:: Data provided

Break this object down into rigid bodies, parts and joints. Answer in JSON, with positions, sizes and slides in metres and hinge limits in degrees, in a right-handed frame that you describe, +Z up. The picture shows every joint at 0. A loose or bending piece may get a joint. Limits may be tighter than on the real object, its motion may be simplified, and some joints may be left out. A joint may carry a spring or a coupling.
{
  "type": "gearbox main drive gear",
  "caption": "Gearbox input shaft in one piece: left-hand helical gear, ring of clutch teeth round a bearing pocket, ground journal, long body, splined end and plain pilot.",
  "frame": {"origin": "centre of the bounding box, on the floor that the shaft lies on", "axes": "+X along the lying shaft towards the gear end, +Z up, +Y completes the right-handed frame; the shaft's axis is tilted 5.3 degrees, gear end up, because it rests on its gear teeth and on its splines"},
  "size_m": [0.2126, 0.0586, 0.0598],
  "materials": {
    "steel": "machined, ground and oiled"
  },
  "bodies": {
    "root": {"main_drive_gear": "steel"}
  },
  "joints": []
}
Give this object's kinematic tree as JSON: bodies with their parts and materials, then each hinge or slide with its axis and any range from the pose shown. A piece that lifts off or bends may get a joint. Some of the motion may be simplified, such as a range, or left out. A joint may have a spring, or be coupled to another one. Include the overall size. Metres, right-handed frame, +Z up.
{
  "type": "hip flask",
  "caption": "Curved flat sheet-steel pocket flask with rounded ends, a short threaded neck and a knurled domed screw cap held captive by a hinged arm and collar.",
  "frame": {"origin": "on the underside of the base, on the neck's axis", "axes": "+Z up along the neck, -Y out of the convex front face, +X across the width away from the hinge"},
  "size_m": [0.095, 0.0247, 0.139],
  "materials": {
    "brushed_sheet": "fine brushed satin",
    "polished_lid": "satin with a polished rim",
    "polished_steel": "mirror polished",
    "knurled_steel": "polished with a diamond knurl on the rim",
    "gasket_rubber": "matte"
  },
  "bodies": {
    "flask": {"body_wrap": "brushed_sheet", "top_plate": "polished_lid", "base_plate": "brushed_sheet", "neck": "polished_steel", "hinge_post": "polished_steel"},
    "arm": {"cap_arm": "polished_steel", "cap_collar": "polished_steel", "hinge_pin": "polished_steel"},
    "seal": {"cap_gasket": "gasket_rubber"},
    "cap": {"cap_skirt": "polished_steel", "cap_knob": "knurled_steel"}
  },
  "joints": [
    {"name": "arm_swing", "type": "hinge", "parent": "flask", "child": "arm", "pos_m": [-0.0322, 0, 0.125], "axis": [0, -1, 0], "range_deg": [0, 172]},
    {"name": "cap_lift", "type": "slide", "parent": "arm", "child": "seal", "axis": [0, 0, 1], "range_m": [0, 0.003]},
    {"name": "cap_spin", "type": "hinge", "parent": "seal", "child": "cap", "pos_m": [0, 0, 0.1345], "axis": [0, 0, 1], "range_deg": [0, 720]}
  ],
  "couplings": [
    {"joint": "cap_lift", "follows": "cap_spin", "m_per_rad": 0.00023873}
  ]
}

::::

Copy out the full set of records precisely, leaving nothing out.

Break this object down into rigid bodies, parts and joints. Answer in JSON, with positions, sizes and slides in metres and hinge limits in degrees, in a right-handed frame that you describe, +Z up. The picture shows every joint at 0. A loose or bending piece may get a joint. Limits may be tighter than on the real object, its motion may be simplified, and some joints may be left out. A joint may carry a spring or a coupling.
{
  "type": "gearbox main drive gear",
  "caption": "Gearbox input shaft in one piece: left-hand helical gear, ring of clutch teeth round a bearing pocket, ground journal, long body, splined end and plain pilot.",
  "frame": {"origin": "centre of the bounding box, on the floor that the shaft lies on", "axes": "+X along the lying shaft towards the gear end, +Z up, +Y completes the right-handed frame; the shaft's axis is tilted 5.3 degrees, gear end up, because it rests on its gear teeth and on its splines"},
  "size_m": [0.2126, 0.0586, 0.0598],
  "materials": {
    "steel": "machined, ground and oiled"
  },
  "bodies": {
    "root": {"main_drive_gear": "steel"}
  },
  "joints": []
}
Give this object's kinematic tree as JSON: bodies with their parts and materials, then each hinge or slide with its axis and any range from the pose shown. A piece that lifts off or bends may get a joint. Some of the motion may be simplified, such as a range, or left out. A joint may have a spring, or be coupled to another one. Include the overall size. Metres, right-handed frame, +Z up.
{
  "type": "hip flask",
  "caption": "Curved flat sheet-steel pocket flask with rounded ends, a short threaded neck and a knurled domed screw cap held captive by a hinged arm and collar.",
  "frame": {"origin": "on the underside of the base, on the neck's axis", "axes": "+Z up along the neck, -Y out of the convex front face, +X across the width away from the hinge"},
  "size_m": [0.095, 0.0247, 0.139],
  "materials": {
    "brushed_sheet": "fine brushed satin",
    "polished_lid": "satin with a polished rim",
    "polished_steel": "mirror polished",
    "knurled_steel": "polished with a diamond knurl on the rim",
    "gasket_rubber": "matte"
  },
  "bodies": {
    "flask": {"body_wrap": "brushed_sheet", "top_plate": "polished_lid", "base_plate": "brushed_sheet", "neck": "polished_steel", "hinge_post": "polished_steel"},
    "arm": {"cap_arm": "polished_steel", "cap_collar": "polished_steel", "hinge_pin": "polished_steel"},
    "seal": {"cap_gasket": "gasket_rubber"},
    "cap": {"cap_skirt": "polished_steel", "cap_knob": "knurled_steel"}
  },
  "joints": [
    {"name": "arm_swing", "type": "hinge", "parent": "flask", "child": "arm", "pos_m": [-0.0322, 0, 0.125], "axis": [0, -1, 0], "range_deg": [0, 172]},
    {"name": "cap_lift", "type": "slide", "parent": "arm", "child": "seal", "axis": [0, 0, 1], "range_m": [0, 0.003]},
    {"name": "cap_spin", "type": "hinge", "parent": "seal", "child": "cap", "pos_m": [0, 0, 0.1345], "axis": [0, 0, 1], "range_deg": [0, 720]}
  ],
  "couplings": [
    {"joint": "cap_lift", "follows": "cap_spin", "m_per_rad": 0.00023873}
  ]
}